Budget Calls for $7.3 Billion in New Taxes

United Press International

Senate budget negotiators proposed a budget today calling for $7.3 billion in new taxes to be used to pay for defense and a few other programs, hoping to force a compromise on next year’s budget.

The Senate proposal, made by Republicans and Democrats, would split major differences between the House and Senate on defense spending and then allow extra money if Congress and President Reagan agreed to raise taxes to pay for it.

“We’re saying if you want to do new things and provide for defense . . . this will do it,” said Senate Budget Committee Chairman Pete V. Domenici (R-N.M.).

White House Silent


Domenici said the White House, which had previously rejected the idea of raising taxes to pay for anything, has not yet responded to the Senate’s proposal.

But Domenici said the idea is to force Reagan to accept new taxes if he wants to preserve his military buildup. The taxes called for by the Senate budget are $7.3 billion above the amount Reagan requested.

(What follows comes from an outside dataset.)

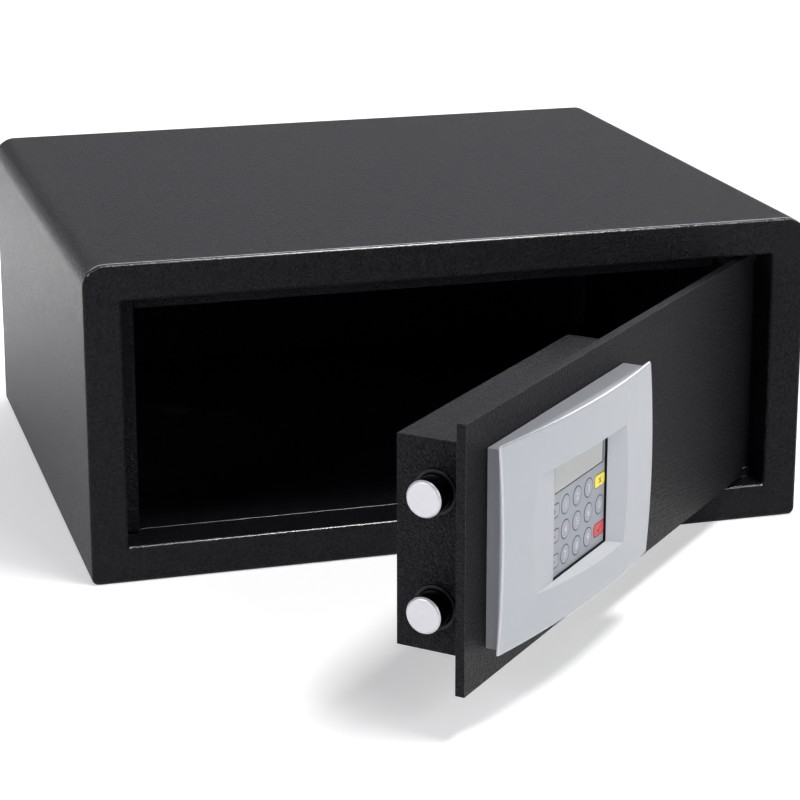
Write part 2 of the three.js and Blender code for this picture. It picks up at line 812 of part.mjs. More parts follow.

House budget negotiators did not immediately respond to the proposal.

Under the plan, $293 billion would be allowed for the Pentagon in fiscal 1987, splitting the difference between the House-passed amount of $285 billion and the Senate’s $301 billion. That number could rise only if new taxes were approved to pay for it. Reagan had wanted $320 billion for the Pentagon.


Opposition Repeated

White House chief of staff Donald T. Regan met with Senate GOP leader Bob Dole of Kansas and Domenici Thursday and once again reiterated the President’s opposition to new taxes.

Rejecting the proposal, Regan said there were “other ways” of gaining revenue--specifically selling government assets.

“You could get any amount (of money) you want (with that method,)” Regan told reporters following a one-hour private meeting.


But Domenici and Sen. Lawton Chiles (D-Fla.), the leading Budget Committee Democrat, dismissed the idea of selling government assets and said they were not close to agreement with the White House on the budget.